I know that the number of pedestrians killed annually in the U.S., Canada,
Britain, Australia (and probably more countries) greatly exceeds the number of
bicyclists killed. As an example, the recent U.S. pedestrian fatality counts
have been approaching 6000. (Bicyclist fatalities are about 800.) I've seen
NEISS data showing that the percentage of fatalities due to brain injury are
about 45% for bikes, about 40% for pedestrians. That means _lots_ more ped
TBI deaths. And other data shows that the pedestrians are at more risk per
mile traveled, too.

And I've had friends who suffered pretty severe (as in, rush to the ER) head
injuries from just walking. They each tripped and fell on their face. Another
good friend just had the same thing happen, but didn't go to ER; she just dealt
with the resulting facial bruises on her own.

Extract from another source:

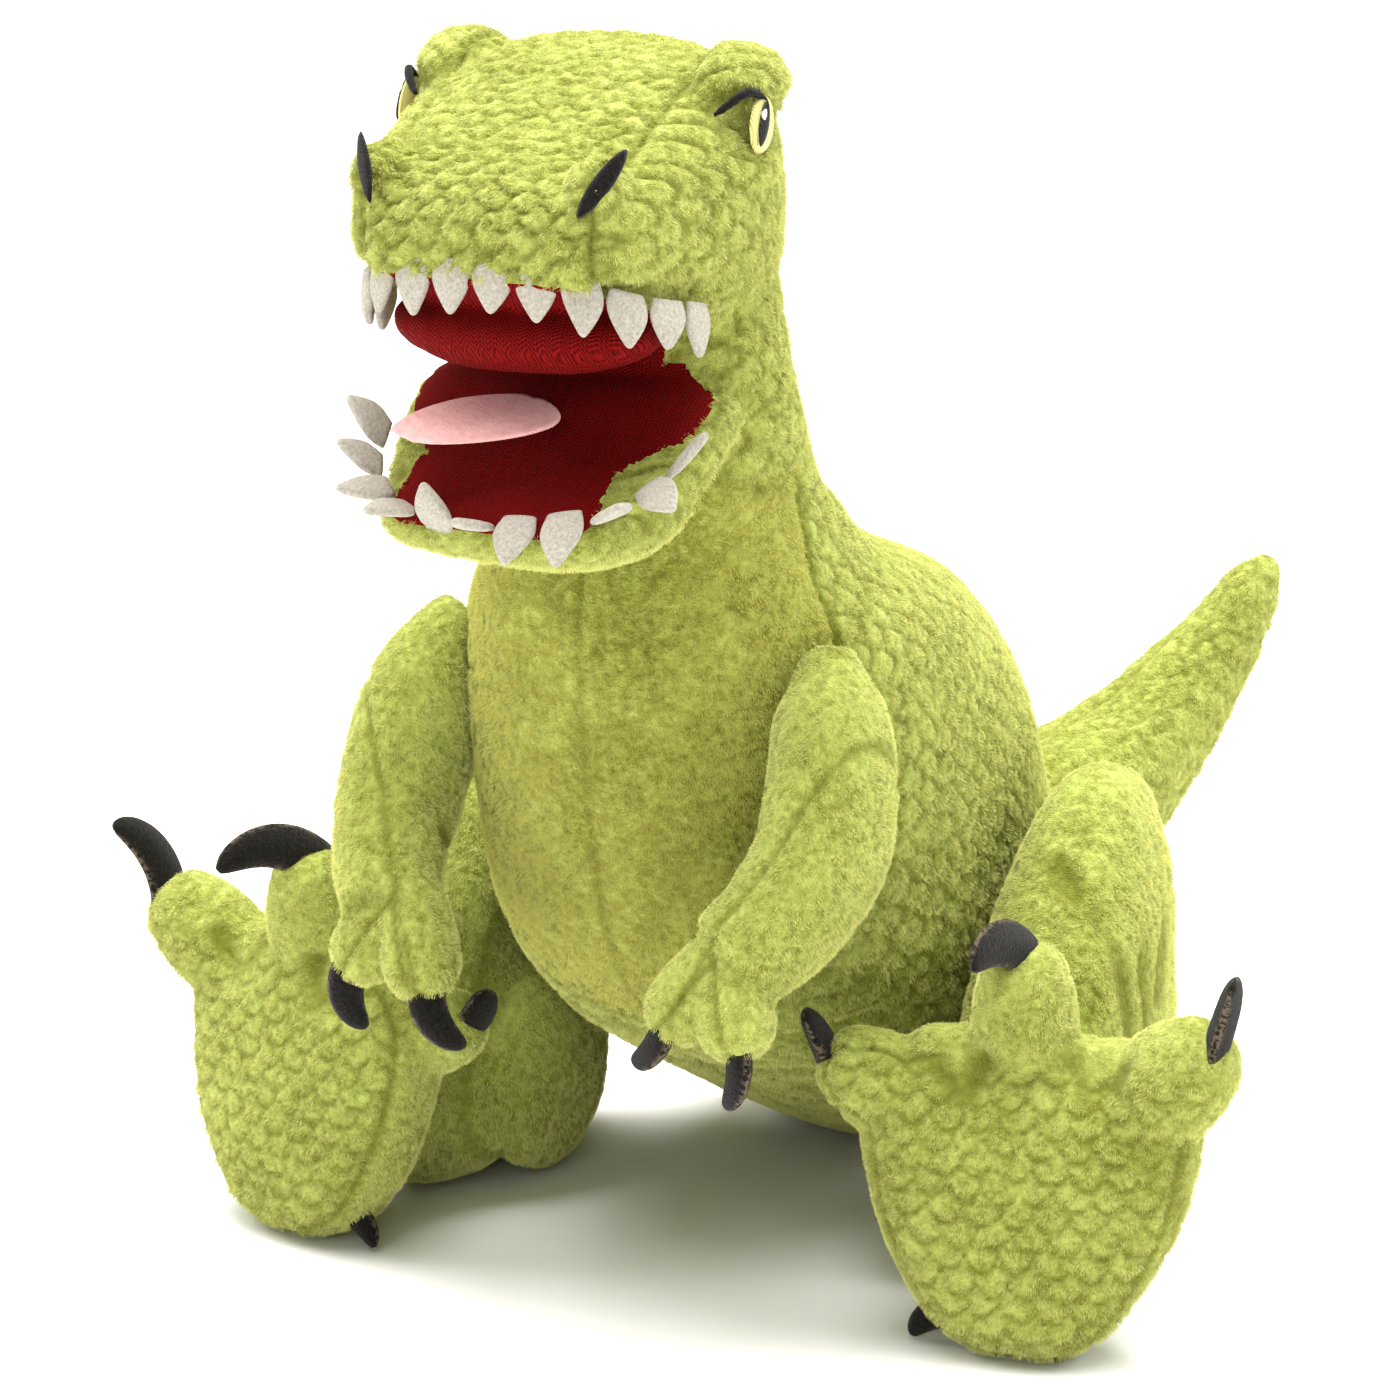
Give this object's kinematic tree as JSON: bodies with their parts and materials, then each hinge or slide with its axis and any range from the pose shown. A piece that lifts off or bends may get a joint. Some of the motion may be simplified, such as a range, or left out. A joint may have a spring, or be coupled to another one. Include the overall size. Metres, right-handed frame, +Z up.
{
  "type": "stuffed toy dinosaur",
  "caption": "Seated plush dinosaur with a boxy open mouth, felt teeth and claws, short arms, large upright feet and a tapering tail that curls up.",
  "frame": {"origin": "middle of the flat rump that the toy sits on, between the legs and the tail", "axes": "+Z up, the face looks along -Y, the toy's left side is +X"},
  "size_m": [0.43, 0.46, 0.443],
  "materials": {
    "green_plush": "short pile lime plush, some of it embossed with scales",
    "belly_plush": "short pile yellow-green plush, smooth",
    "black_felt": "matte black felt",
    "tooth_felt": "off-white felt",
    "red_lining": "woven dark red lining",
    "pink_plush": "brushed pink plush",
    "wadding": "white polyester filling",
    "eye_thread": "satin stitch embroidery"
  },
  "bodies": {
    "torso": {"belly_panel": "belly_plush", "seat_panel": "green_plush", "back_panel_left": "green_plush", "back_panel_right": "green_plush", "torso_filling": "wadding"},
    "head": {"snout_panel": "green_plush", "cheek_left": "green_plush", "cheek_right": "green_plush", "palate_lining": "red_lining", "head_filling": "wadding", "upper_teeth": "tooth_felt", "brow_left": "green_plush", "brow_right": "green_plush", "eye_left": "eye_thread", "eye_right": "eye_thread", "nostril_left": "black_felt", "nostril_right": "black_felt"},
    "jaw": {"chin_panel": "green_plush", "jaw_lining": "red_lining", "jaw_filling": "wadding", "lower_teeth": "tooth_felt"},
    "tongue": {"tongue": "pink_plush"},
    "tail": {"tail_skin": "green_plush", "tail_filling": "wadding"},
    "arm_left": {"arm_outer_panel_left": "green_plush", "arm_inner_panel_left": "green_plush", "arm_filling_left": "wadding", "finger_claw_inner_left": "black_felt", "finger_claw_outer_left": "black_felt"},
    "leg_left": {"thigh_skin_left": "green_plush", "thigh_filling_left": "wadding"},
    "foot_left": {"foot_upper_left": "green_plush", "sole_panel_left": "green_plush", "foot_filling_left": "wadding", "toe_inner_left": "green_plush", "toe_middle_left": "green_plush", "toe_outer_left": "green_plush", "toe_claw_inner_left": "black_felt", "toe_claw_middle_left": "black_felt", "toe_claw_outer_left": "black_felt", "heel_claw_left": "black_felt"},
    "arm_right": {"arm_outer_panel_right": "green_plush", "arm_inner_panel_right": "green_plush", "arm_filling_right": "wadding", "finger_claw_inner_right": "black_felt", "finger_claw_outer_right": "black_felt"},
    "leg_right": {"thigh_skin_right": "green_plush", "thigh_filling_right": "wadding"},
    "foot_right": {"foot_upper_right": "green_plush", "sole_panel_right": "green_plush", "foot_filling_right": "wadding", "toe_inner_right": "green_plush", "toe_middle_right": "green_plush", "toe_outer_right": "green_plush", "toe_claw_inner_right": "black_felt", "toe_claw_middle_right": "black_felt", "toe_claw_outer_right": "black_felt", "heel_claw_right": "black_felt"}
  },
  "joints": [
    {"name": "neck_nod", "type": "hinge", "parent": "torso", "child": "head", "pos_m": [0, -0.195, 0.3], "axis": [1, 0, 0], "range_deg": [-8, 6]},
    {"name": "jaw_close", "type": "hinge", "parent": "head", "child": "jaw", "pos_m": [0, -0.247, 0.322], "axis": [1, 0, 0], "range_deg": [-19, 5]},
    {"name": "tongue_lift", "type": "hinge", "parent": "jaw", "child": "tongue", "pos_m": [-0.001, -0.275, 0.329], "axis": [1, 0, 0], "range_deg": [-8, 3]},
    {"name": "tail_wag", "type": "hinge", "parent": "torso", "child": "tail", "pos_m": [0.014, 0.005, 0.096], "axis": [0, 0, 1], "range_deg": [-8, 8]},
    {"name": "shoulder_left", "type": "hinge", "parent": "torso", "child": "arm_left", "pos_m": [0.064, -0.217, 0.212], "axis": [-0.8192, 0.5736, 0], "range_deg": [-5, 30]},
    {"name": "shoulder_right", "type": "hinge", "parent": "torso", "child": "arm_right", "pos_m": [-0.064, -0.217, 0.212], "axis": [-0.8192, -0.5736, 0], "range_deg": [-5, 30]},
    {"name": "hip_left", "type": "hinge", "parent": "torso", "child": "leg_left", "pos_m": [0.092, -0.086, 0.085], "axis": [1, 0, 0], "range_deg": [-3, 35]},
    {"name": "hip_right", "type": "hinge", "parent": "torso", "child": "leg_right", "pos_m": [-0.092, -0.086, 0.085], "axis": [1, 0, 0], "range_deg": [-3, 35]},
    {"name": "ankle_left", "type": "hinge", "parent": "leg_left", "child": "foot_left", "pos_m": [0.1252, -0.1277, 0.0403], "axis": [0.9703, 0.2419, 0], "range_deg": [-5, 12]},
    {"name": "ankle_right", "type": "hinge", "parent": "leg_right", "child": "foot_right", "pos_m": [-0.1192, -0.1477, 0.0403], "axis": [0.9703, -0.2419, 0], "range_deg": [-5, 12]}
  ]
}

When, oh when, are we going to get helmet promotion for pedestrians and motorists?

- Frank Krygowski


I read somewhere that some 450 USians die annually from falling out of
bed. It is apparent that "bed Helmets" or at least safety belts
should be required.

Why don't our leaders do something to stop this carnage!
--
cheers,

John B.



How many times will you post that? I’m tired of explaining to you about
universe of discourse. What percentage of those sleeping in beds die from
falling out of bed?

Let me give you a hint. 300 or so million Americans sleep in beds. 450
die falling out of them. The math is not complicated.

700 or so die cycling. How many cycle? See where I’m going with this? I
guess not..l

--
duane


That's the engineer in John who cannot understand that these sorts of injuries are measured in man/hours per fatality.

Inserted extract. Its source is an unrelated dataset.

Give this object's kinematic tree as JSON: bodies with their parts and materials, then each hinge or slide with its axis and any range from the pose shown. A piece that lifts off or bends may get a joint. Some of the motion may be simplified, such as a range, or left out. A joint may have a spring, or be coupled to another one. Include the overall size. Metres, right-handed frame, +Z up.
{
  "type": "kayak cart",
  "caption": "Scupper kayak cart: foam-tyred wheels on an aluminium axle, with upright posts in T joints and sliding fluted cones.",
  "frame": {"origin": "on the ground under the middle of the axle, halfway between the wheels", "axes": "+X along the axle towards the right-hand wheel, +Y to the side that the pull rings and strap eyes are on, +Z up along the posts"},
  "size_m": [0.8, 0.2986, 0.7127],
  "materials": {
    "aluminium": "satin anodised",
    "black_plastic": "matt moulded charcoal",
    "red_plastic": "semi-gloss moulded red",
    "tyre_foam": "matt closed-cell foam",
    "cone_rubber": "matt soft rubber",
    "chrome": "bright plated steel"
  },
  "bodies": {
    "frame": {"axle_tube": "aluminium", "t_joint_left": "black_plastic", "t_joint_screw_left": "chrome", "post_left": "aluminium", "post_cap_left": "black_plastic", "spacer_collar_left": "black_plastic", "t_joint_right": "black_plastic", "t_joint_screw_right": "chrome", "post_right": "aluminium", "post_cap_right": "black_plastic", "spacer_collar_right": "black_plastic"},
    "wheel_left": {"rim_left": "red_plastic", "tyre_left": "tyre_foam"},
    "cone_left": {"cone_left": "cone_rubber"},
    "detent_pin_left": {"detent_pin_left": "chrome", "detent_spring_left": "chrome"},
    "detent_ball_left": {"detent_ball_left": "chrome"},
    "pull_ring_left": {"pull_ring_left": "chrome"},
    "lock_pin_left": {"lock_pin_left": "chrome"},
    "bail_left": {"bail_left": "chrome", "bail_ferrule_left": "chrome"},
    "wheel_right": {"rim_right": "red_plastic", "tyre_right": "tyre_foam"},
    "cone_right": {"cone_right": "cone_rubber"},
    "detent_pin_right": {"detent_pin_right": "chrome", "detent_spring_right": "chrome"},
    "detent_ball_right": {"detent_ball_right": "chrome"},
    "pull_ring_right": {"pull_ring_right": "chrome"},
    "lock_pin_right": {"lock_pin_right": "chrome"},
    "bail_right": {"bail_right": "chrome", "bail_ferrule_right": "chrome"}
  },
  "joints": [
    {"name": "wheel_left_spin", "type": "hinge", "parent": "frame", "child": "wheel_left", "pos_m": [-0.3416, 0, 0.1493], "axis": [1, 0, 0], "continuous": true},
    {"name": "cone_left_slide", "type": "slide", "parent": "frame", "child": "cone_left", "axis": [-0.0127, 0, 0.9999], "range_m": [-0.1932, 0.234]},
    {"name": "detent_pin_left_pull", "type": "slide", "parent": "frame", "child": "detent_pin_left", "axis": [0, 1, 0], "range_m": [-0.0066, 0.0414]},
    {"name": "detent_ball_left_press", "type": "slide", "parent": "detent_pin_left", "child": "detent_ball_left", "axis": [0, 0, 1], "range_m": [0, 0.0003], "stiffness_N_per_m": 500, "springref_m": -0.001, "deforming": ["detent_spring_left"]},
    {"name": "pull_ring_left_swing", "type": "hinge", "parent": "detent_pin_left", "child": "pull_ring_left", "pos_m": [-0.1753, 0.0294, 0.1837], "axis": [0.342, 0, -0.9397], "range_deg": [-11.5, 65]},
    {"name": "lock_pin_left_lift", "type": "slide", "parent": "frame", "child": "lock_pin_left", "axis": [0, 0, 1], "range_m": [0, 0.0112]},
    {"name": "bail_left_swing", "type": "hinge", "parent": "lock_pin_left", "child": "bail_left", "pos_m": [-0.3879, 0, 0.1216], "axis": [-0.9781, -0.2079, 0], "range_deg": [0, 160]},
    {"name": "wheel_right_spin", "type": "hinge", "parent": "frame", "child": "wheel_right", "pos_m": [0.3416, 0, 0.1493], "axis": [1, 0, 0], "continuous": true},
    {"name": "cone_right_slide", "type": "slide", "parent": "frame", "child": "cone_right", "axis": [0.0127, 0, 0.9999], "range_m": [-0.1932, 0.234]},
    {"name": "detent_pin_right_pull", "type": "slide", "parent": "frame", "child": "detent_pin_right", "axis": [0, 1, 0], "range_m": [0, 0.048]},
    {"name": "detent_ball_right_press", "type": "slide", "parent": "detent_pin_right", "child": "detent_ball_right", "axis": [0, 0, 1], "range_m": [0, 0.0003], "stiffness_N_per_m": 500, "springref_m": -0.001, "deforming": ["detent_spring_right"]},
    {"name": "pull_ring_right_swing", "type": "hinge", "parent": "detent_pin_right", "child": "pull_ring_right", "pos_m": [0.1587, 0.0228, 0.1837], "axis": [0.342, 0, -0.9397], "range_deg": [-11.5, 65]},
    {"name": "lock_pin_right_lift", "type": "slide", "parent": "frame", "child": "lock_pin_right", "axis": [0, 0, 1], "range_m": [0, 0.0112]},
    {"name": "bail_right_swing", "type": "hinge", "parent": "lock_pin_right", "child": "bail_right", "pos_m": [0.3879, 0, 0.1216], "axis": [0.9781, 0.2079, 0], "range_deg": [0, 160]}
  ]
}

For bicycling the numbers are a little vague but about a fifth of the population cycles. Finding an average time of ride would be extremely difficult since most of these are slow speed rides not more than an hour whereas you or I might ride for 8 hours on a century.

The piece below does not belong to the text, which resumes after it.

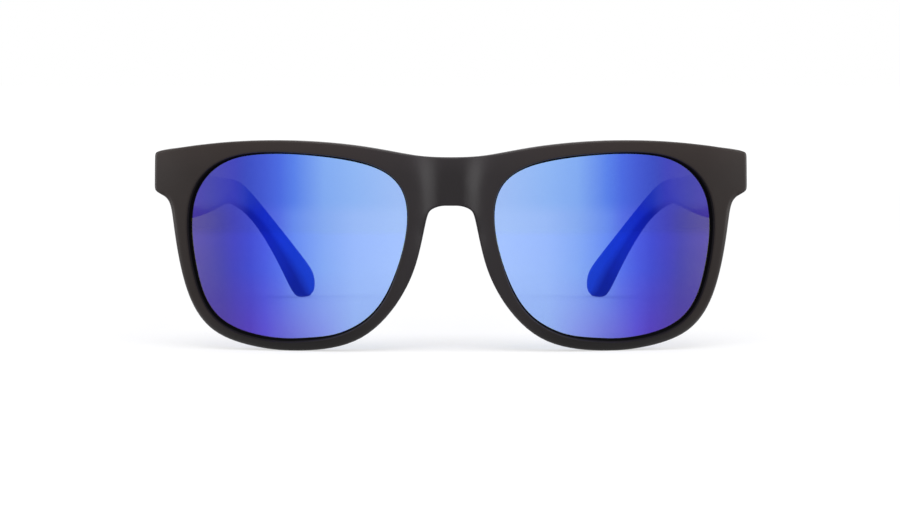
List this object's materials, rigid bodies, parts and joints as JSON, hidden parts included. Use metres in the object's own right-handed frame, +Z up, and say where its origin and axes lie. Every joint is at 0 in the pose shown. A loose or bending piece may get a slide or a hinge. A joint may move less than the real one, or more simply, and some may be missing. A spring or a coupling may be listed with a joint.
{
  "type": "sunglasses",
  "caption": "Full-rim mountain sunglasses with curved blue mirror lenses, a moulded nose rest and temples that fold on screwed barrel hinges.",
  "frame": {"origin": "middle of the footprint of the open glasses, on the surface that the rims and the temple tips rest on", "axes": "+Z up, -Y ahead of the wearer, +X towards the wearer's left"},
  "size_m": [0.1452, 0.1393, 0.0512],
  "materials": {
    "front_plastic": "matte soft-touch moulded nylon, dark warm grey",
    "temple_plastic": "matte soft-touch moulded nylon, dark warm grey outside and on the edges, blue on the inner side",
    "lens": "polished polycarbonate with a blue to violet mirror coat",
    "hinge_metal": "satin nickel silver",
    "screw": "bright stainless steel",
    "core_wire": "drawn stainless wire, hidden in the temple"
  },
  "bodies": {
    "front": {"front_frame": "front_plastic", "right_lens": "lens", "left_lens": "lens", "right_front_hinge": "hinge_metal", "left_front_hinge": "hinge_metal", "right_front_hinge_screws": "screw", "left_front_hinge_screws": "screw", "right_pivot_screw": "screw", "left_pivot_screw": "screw"},
    "right_arm": {"right_temple_hinge": "hinge_metal", "right_temple_hinge_screws": "screw", "right_temple": "temple_plastic", "right_temple_core": "core_wire"},
    "left_arm": {"left_temple_hinge": "hinge_metal", "left_temple_hinge_screws": "screw", "left_temple": "temple_plastic", "left_temple_core": "core_wire"}
  },
  "joints": [
    {"name": "right_temple_fold", "type": "hinge", "parent": "front", "child": "right_arm", "pos_m": [-0.0664, -0.05189, 0.0431], "axis": [0, 0, -1], "range_deg": [0, 80]},
    {"name": "left_temple_fold", "type": "hinge", "parent": "front", "child": "left_arm", "pos_m": [0.0664, -0.05189, 0.0431], "axis": [0, 0, 1], "range_deg": [0, 71]}
  ]
}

But as a guess let's put the number of man-hours of riding at about 1/5 of 320,000,000 at approximately 100 Million hours per year. This is an average cycling time of 1.5 hours PER YEAR for 64 Million people. This is purposely underestimated to give worst case scenarios concerning fatalities.

While we have a wide variation in fatalities it all seems to revolved around approximately 800 fatalities per year. Or one fatalities per 96 million hours.

EVERYONE sleeps approximately 6 hours a day as a minimum. That means that we're looking at about one fatality per 2 billion hours of participation assuming 400 yearly fatalities from falling out of bed. This makes bicycle only 20 times as dangerous as falling out of bed.

Now, any increase in the number of bicycling hours per year makes it appear correspondingly safer.